**Work required**
Which lines run from the first one up to and including the one with "import Sketcher"? Print exactly those.

**Dataset excerpt**
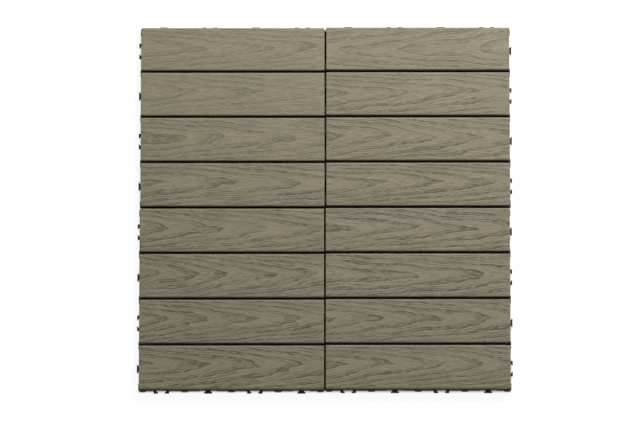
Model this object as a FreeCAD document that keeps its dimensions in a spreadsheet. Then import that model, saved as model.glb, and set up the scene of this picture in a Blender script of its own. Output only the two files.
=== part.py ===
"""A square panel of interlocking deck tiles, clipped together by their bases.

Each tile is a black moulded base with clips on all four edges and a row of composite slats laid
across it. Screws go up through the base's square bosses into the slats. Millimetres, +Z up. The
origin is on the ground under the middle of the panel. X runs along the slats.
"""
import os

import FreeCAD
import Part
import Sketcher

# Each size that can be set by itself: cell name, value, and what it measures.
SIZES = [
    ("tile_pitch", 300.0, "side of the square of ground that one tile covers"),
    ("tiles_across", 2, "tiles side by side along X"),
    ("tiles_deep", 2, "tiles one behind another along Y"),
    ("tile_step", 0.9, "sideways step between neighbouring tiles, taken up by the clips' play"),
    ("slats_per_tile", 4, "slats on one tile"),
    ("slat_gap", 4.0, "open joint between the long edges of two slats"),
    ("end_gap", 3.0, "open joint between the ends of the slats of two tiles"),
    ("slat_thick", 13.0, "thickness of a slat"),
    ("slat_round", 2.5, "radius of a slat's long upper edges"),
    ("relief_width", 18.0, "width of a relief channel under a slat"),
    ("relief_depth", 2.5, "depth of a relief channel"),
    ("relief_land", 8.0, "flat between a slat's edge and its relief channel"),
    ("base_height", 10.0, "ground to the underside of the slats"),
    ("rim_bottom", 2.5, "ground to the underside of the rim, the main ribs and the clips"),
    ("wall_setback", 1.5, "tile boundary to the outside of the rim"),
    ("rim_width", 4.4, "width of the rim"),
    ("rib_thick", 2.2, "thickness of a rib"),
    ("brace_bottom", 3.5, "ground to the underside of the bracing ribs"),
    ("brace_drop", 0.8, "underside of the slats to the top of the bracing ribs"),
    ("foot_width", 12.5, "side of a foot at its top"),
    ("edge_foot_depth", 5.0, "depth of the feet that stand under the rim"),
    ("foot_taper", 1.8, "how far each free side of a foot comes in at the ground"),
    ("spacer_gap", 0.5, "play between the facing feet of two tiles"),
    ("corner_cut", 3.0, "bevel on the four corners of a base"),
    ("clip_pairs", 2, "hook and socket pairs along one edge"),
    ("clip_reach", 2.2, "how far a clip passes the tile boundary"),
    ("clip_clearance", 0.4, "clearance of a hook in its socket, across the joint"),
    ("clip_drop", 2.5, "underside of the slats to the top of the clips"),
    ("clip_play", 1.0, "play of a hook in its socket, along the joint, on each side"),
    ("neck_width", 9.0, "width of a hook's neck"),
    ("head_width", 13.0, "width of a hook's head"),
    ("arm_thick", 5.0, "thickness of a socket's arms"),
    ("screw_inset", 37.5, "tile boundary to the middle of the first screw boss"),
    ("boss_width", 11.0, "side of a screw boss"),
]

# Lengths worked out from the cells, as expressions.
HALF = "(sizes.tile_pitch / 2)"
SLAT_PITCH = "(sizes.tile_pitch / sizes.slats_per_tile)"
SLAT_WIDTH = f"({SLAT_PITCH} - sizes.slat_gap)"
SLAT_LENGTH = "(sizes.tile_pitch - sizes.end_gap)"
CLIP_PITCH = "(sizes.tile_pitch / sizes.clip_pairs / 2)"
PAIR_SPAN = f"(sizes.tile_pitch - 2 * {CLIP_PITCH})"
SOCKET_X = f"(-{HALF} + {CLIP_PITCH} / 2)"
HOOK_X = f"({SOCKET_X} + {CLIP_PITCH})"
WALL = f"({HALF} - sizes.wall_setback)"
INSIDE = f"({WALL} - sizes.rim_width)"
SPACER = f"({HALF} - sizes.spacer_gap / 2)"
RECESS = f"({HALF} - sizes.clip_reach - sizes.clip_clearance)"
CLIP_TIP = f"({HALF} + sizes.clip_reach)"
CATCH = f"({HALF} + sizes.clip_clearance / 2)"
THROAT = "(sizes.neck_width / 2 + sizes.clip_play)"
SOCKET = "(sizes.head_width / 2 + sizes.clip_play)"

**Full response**
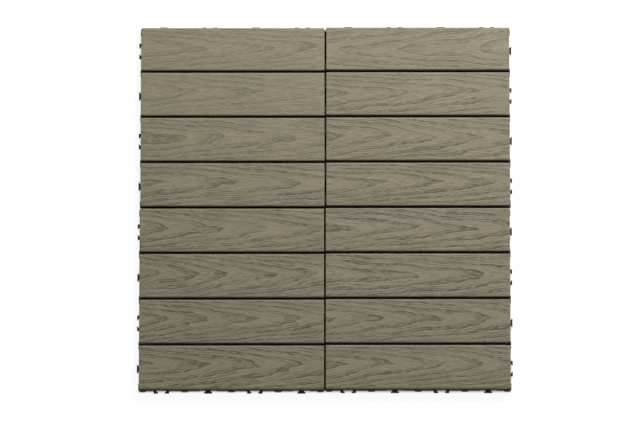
Model this object as a FreeCAD document that keeps its dimensions in a spreadsheet. Then import that model, saved as model.glb, and set up the scene of this picture in a Blender script of its own. Output only the two files.
=== part.py ===
"""A square panel of interlocking deck tiles, clipped together by their bases.

Each tile is a black moulded base with clips on all four edges and a row of composite slats laid
across it. Screws go up through the base's square bosses into the slats. Millimetres, +Z up. The
origin is on the ground under the middle of the panel. X runs along the slats.
"""
import os

import FreeCAD
import Part
import Sketcher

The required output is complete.